Write out exactly the lines from the line with "dish_z), (join_y, join_z))" through the line with "bpy.context.scene.collection.objects.link(empty)", including both, and nothing more.
------------------------------------------------
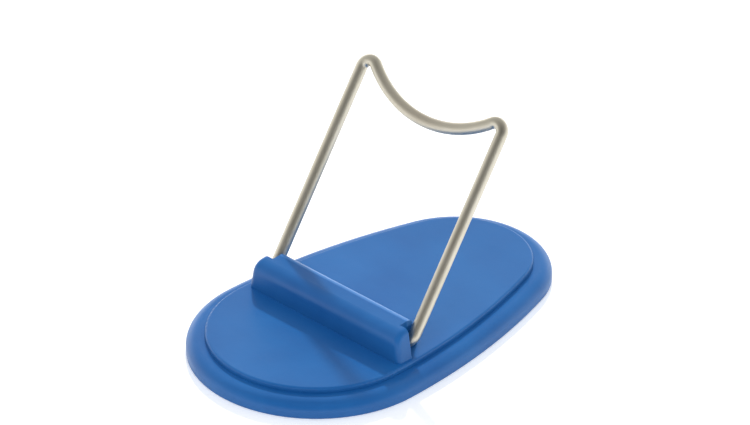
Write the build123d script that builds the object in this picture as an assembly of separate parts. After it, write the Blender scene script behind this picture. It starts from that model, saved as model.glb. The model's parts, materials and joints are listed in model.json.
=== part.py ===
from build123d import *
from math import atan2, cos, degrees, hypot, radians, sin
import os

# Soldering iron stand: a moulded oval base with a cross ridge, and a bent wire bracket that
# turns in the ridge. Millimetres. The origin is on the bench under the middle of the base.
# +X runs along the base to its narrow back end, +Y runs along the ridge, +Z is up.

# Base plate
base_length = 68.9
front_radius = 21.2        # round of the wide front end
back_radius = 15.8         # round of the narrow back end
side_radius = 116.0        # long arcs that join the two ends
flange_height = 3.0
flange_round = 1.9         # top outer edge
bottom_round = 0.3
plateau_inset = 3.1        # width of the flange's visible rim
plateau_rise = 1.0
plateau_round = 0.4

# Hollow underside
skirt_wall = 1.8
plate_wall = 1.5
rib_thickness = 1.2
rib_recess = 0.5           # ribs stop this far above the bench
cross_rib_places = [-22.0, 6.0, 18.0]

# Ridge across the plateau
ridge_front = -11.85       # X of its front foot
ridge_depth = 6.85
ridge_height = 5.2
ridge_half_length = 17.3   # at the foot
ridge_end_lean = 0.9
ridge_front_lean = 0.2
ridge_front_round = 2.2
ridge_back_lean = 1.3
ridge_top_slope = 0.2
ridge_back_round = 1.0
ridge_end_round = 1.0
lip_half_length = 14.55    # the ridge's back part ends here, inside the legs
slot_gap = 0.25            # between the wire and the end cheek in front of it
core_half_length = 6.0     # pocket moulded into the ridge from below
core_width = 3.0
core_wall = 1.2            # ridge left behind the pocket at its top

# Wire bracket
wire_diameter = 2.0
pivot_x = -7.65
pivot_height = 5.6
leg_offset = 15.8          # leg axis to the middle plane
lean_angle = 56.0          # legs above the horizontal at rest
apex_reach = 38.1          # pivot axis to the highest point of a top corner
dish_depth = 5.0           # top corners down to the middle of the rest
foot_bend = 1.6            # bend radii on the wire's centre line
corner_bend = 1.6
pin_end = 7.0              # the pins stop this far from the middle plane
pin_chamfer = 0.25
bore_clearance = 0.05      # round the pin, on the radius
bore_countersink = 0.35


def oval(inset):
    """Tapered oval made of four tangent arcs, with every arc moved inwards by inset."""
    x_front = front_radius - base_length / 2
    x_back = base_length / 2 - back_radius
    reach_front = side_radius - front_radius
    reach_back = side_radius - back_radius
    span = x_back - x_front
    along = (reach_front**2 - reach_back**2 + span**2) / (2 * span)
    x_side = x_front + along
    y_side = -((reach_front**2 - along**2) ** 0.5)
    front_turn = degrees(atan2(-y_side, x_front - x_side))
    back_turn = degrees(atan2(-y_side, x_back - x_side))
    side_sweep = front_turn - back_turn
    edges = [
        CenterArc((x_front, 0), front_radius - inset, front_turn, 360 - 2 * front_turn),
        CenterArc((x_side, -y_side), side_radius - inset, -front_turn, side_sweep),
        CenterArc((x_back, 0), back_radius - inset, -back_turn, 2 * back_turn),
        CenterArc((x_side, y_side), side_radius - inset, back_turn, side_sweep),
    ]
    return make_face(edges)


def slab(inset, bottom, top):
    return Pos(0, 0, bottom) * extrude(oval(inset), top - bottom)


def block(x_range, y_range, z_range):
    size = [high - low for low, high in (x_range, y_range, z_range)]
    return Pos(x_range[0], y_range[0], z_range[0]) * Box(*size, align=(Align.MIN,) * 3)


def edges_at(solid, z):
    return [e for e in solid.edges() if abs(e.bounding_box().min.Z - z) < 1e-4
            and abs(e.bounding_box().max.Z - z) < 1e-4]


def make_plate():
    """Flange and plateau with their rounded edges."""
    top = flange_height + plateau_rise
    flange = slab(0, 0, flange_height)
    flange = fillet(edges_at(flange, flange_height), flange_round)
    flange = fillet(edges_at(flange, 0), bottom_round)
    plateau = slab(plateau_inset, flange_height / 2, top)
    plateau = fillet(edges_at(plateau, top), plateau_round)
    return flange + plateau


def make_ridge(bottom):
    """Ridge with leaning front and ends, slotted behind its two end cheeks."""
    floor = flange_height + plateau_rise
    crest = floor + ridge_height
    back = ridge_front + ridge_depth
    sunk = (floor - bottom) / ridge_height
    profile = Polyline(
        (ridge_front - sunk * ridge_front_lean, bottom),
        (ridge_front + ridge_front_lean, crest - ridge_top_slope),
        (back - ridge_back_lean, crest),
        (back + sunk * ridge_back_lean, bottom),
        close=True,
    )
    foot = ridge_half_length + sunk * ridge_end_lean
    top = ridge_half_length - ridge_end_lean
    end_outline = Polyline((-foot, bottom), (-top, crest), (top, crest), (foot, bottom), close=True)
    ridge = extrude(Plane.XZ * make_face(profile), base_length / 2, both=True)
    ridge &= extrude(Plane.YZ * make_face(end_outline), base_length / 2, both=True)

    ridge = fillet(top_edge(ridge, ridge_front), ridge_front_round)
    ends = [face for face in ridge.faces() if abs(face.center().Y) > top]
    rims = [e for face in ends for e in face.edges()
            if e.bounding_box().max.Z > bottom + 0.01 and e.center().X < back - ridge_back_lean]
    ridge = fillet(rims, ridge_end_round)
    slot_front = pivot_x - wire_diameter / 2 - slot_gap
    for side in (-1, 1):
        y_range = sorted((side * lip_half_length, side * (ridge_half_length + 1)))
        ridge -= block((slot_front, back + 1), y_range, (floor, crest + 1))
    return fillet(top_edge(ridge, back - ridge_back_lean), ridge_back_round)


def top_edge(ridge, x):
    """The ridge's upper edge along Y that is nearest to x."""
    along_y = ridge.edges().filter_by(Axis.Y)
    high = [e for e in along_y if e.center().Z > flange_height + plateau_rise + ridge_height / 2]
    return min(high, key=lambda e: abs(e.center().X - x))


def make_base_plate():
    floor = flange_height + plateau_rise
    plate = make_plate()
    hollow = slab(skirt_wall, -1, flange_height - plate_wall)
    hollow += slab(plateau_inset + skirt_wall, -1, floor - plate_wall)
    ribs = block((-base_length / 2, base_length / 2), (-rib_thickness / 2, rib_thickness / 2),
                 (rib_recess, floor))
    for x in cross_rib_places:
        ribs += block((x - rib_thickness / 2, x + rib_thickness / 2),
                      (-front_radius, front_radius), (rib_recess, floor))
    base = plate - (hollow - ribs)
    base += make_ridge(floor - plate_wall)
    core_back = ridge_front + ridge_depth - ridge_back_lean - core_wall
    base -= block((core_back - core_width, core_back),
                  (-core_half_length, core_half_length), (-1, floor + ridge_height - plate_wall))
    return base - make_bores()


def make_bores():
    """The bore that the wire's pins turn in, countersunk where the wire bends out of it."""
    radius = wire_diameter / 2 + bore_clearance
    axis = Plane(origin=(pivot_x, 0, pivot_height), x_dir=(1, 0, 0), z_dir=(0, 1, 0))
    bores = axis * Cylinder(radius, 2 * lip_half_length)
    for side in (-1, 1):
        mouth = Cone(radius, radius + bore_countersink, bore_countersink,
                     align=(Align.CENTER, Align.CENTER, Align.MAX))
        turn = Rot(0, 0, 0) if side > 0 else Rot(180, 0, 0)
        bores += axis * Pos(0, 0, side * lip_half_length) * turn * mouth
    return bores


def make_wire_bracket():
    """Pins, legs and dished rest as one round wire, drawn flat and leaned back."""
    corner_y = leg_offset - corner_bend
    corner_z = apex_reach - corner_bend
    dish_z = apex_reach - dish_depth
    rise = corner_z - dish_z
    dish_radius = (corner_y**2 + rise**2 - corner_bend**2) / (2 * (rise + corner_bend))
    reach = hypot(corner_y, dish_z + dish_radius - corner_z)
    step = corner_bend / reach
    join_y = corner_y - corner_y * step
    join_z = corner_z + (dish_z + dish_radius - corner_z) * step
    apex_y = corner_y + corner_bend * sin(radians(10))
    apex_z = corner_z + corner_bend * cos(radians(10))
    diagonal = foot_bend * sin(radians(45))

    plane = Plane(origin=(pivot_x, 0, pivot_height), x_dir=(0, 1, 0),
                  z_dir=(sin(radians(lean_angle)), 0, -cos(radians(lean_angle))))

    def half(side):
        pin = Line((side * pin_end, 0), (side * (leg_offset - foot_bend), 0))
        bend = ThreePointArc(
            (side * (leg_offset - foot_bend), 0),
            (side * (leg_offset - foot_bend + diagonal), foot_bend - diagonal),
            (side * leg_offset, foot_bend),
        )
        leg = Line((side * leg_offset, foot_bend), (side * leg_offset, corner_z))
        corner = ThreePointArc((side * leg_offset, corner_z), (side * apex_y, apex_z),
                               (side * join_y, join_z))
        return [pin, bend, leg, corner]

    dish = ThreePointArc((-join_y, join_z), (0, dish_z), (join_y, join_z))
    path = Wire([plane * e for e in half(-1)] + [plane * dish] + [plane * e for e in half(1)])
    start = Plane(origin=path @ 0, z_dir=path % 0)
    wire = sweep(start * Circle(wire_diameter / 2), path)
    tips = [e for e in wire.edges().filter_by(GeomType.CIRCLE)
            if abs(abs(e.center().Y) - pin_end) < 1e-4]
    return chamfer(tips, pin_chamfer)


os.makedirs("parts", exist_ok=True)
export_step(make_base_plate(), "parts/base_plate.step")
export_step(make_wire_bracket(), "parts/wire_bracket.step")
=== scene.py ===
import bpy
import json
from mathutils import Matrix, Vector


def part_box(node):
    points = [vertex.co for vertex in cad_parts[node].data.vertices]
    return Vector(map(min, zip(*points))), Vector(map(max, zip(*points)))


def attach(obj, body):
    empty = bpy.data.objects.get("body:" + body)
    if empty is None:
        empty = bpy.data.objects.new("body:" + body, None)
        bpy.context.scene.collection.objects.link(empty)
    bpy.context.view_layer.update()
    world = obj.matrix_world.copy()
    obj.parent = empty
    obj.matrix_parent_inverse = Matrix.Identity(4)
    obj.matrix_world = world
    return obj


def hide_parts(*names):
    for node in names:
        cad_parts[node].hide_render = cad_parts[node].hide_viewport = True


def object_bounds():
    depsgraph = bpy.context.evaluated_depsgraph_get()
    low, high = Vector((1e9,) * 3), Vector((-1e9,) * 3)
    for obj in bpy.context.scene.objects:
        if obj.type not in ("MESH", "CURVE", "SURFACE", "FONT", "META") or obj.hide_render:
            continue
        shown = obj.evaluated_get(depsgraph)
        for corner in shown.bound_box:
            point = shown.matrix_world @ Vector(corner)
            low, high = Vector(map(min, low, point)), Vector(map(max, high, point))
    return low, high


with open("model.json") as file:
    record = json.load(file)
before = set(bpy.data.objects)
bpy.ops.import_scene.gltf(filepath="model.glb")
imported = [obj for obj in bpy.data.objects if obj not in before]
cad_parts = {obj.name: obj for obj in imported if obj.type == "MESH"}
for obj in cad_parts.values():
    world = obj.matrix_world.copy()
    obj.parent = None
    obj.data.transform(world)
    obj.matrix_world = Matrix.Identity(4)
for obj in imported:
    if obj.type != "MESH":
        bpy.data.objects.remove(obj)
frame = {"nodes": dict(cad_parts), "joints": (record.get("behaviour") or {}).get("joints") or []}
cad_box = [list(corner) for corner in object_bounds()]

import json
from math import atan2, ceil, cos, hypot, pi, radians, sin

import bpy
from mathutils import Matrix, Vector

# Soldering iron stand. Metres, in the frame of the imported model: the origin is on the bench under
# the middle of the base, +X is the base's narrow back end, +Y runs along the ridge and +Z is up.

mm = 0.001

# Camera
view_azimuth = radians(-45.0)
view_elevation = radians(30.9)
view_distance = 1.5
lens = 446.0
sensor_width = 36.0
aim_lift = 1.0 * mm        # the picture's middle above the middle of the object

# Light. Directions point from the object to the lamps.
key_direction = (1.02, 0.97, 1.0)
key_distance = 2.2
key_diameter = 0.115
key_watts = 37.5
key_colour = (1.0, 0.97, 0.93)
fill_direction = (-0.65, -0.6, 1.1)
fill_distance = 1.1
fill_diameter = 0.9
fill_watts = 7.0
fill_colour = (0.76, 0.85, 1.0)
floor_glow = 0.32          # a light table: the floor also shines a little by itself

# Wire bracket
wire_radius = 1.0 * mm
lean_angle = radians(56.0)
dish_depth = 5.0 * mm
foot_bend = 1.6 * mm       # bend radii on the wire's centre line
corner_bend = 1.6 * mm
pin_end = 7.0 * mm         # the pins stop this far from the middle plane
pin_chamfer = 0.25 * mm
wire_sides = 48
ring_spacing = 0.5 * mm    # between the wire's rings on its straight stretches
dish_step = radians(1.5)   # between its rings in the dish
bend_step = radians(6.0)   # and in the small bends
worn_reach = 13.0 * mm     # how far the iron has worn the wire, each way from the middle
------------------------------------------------
*RESULT*
    dish = ThreePointArc((-join_y, join_z), (0, dish_z), (join_y, join_z))
    path = Wire([plane * e for e in half(-1)] + [plane * dish] + [plane * e for e in half(1)])
    start = Plane(origin=path @ 0, z_dir=path % 0)
    wire = sweep(start * Circle(wire_diameter / 2), path)
    tips = [e for e in wire.edges().filter_by(GeomType.CIRCLE)
            if abs(abs(e.center().Y) - pin_end) < 1e-4]
    return chamfer(tips, pin_chamfer)


os.makedirs("parts", exist_ok=True)
export_step(make_base_plate(), "parts/base_plate.step")
export_step(make_wire_bracket(), "parts/wire_bracket.step")
=== scene.py ===
import bpy
import json
from mathutils import Matrix, Vector


def part_box(node):
    points = [vertex.co for vertex in cad_parts[node].data.vertices]
    return Vector(map(min, zip(*points))), Vector(map(max, zip(*points)))


def attach(obj, body):
    empty = bpy.data.objects.get("body:" + body)
    if empty is None:
        empty = bpy.data.objects.new("body:" + body, None)
        bpy.context.scene.collection.objects.link(empty)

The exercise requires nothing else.